Examine the material below. Gather every line in which the string "materials" appears.
[START OF PROVIDED DATA]
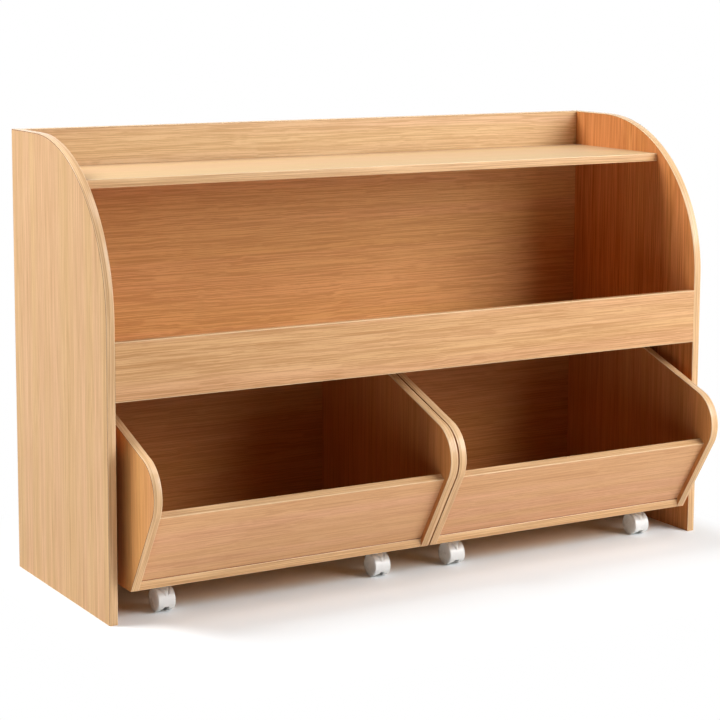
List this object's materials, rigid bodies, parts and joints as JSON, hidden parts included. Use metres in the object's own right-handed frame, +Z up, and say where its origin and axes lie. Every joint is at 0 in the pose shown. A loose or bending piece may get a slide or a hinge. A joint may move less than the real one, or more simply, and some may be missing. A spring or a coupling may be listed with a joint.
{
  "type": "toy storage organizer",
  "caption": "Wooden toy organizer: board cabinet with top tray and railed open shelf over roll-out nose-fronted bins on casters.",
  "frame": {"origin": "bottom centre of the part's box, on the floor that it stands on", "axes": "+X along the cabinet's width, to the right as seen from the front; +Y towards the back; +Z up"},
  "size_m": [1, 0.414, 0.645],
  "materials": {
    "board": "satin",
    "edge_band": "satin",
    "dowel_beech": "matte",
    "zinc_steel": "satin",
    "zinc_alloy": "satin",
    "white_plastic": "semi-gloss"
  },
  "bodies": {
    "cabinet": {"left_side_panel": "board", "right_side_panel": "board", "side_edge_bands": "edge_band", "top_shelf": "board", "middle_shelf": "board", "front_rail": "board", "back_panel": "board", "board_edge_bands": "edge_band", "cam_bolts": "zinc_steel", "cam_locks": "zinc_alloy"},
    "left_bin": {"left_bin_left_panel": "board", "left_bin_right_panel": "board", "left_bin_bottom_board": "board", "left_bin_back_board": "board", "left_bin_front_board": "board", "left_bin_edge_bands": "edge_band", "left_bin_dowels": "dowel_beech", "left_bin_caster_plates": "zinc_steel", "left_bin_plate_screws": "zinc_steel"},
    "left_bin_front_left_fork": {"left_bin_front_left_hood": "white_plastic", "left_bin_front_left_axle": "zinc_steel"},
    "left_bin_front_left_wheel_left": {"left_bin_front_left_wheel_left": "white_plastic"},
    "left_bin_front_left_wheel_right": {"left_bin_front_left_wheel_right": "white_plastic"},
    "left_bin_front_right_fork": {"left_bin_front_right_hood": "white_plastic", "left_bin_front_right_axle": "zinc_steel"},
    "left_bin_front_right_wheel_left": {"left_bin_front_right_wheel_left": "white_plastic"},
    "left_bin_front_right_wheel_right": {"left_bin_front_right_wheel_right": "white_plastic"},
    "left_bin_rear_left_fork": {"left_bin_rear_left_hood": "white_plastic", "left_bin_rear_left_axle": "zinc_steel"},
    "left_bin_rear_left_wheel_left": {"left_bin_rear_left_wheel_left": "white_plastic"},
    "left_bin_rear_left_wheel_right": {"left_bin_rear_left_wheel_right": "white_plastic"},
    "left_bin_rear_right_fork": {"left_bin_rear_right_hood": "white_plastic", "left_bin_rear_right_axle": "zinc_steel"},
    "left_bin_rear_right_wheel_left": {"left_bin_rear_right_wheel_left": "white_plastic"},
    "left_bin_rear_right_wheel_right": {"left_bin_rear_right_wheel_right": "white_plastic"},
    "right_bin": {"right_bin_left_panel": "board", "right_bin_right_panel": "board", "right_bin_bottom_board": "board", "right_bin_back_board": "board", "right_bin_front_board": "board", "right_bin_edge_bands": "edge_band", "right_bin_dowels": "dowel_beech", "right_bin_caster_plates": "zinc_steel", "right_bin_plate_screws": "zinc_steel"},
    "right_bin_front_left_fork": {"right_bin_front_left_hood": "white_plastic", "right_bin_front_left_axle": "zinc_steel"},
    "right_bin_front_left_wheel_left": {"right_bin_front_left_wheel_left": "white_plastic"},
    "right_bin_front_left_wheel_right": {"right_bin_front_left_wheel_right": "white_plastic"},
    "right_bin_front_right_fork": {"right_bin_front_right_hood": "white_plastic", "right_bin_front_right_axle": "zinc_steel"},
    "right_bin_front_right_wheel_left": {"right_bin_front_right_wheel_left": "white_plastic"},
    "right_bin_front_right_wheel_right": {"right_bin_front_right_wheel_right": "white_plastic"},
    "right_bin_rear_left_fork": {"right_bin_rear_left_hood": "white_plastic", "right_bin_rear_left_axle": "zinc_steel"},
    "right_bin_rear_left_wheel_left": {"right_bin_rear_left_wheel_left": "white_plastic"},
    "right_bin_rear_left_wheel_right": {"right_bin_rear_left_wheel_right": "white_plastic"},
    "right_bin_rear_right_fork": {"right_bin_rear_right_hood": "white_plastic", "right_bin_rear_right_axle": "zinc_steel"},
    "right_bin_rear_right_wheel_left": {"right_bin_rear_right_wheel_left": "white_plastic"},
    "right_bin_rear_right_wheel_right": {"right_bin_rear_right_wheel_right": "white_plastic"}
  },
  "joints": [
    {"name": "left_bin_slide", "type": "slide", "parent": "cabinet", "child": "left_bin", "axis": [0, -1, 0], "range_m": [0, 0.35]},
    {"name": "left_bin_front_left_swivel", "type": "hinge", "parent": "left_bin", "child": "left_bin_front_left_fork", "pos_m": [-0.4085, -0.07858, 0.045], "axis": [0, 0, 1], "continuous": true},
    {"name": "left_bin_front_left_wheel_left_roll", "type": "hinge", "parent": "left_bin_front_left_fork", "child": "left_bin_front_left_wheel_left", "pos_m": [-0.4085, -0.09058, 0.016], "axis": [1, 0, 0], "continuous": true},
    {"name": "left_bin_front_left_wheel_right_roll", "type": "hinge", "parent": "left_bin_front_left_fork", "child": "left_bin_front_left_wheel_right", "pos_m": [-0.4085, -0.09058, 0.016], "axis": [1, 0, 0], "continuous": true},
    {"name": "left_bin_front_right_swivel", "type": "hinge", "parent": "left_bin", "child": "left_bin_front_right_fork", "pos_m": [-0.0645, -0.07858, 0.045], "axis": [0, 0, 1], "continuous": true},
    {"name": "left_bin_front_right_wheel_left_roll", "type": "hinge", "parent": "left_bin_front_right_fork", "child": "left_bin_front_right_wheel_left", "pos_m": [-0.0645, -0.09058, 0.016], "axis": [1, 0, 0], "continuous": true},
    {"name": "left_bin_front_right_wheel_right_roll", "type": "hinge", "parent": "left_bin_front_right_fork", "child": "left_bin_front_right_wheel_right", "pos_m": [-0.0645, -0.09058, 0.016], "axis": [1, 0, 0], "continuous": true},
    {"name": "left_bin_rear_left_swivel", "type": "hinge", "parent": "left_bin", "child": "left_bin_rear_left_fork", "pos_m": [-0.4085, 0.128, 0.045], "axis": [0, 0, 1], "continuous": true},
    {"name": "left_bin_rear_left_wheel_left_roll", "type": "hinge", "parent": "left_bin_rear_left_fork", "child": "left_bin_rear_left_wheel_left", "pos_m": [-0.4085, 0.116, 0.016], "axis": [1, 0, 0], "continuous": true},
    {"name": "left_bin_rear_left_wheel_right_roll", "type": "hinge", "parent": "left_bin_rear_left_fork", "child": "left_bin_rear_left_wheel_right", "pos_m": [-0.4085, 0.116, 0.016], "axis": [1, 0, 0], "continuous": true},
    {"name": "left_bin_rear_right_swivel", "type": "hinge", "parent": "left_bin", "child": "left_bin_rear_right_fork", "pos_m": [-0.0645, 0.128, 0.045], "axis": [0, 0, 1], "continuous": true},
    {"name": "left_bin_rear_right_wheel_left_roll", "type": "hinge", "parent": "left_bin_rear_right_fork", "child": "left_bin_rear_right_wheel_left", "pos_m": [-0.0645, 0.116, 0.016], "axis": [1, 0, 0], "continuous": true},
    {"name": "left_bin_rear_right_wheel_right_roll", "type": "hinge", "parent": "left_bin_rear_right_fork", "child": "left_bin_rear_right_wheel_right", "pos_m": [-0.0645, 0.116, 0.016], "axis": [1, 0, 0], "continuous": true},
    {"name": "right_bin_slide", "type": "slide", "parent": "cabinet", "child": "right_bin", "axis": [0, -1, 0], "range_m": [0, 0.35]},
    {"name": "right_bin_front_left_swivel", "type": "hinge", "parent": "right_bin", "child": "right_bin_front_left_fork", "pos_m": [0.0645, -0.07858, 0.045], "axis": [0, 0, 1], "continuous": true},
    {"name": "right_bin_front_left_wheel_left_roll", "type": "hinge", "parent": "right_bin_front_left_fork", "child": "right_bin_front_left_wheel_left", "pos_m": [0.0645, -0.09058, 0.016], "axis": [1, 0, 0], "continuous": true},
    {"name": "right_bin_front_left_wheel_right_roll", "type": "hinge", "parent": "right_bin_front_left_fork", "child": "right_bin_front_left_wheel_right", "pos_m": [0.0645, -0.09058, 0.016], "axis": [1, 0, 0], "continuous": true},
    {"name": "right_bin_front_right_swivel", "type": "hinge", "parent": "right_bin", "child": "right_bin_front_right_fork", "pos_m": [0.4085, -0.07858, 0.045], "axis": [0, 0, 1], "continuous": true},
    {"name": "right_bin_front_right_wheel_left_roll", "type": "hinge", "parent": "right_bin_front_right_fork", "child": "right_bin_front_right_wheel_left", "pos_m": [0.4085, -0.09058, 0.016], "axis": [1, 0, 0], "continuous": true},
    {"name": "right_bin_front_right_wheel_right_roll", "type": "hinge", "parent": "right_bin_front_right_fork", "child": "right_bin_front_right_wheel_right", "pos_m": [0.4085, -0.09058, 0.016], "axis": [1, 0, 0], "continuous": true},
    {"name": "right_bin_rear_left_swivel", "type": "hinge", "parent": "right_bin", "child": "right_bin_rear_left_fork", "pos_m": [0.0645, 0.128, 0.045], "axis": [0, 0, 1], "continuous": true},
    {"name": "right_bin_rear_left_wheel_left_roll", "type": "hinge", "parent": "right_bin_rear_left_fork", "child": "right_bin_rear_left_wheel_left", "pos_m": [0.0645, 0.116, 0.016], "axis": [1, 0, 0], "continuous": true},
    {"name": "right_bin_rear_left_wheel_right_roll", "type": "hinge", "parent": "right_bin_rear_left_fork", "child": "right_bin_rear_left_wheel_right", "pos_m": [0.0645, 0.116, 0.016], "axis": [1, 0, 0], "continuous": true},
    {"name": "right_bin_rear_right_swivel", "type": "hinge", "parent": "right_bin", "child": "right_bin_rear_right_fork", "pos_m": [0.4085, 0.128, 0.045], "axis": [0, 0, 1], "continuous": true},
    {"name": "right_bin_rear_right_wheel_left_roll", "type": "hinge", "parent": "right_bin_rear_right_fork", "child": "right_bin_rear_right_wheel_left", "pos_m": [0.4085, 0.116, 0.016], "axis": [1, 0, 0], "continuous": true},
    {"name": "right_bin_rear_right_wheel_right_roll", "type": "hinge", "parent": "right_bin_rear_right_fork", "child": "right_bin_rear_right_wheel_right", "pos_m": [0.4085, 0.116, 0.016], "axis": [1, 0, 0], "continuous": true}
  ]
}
[END OF PROVIDED DATA]
> [SOLUTION]:
List this object's materials, rigid bodies, parts and joints as JSON, hidden parts included. Use metres in the object's own right-handed frame, +Z up, and say where its origin and axes lie. Every joint is at 0 in the pose shown. A loose or bending piece may get a slide or a hinge. A joint may move less than the real one, or more simply, and some may be missing. A spring or a coupling may be listed with a joint.
  "materials": {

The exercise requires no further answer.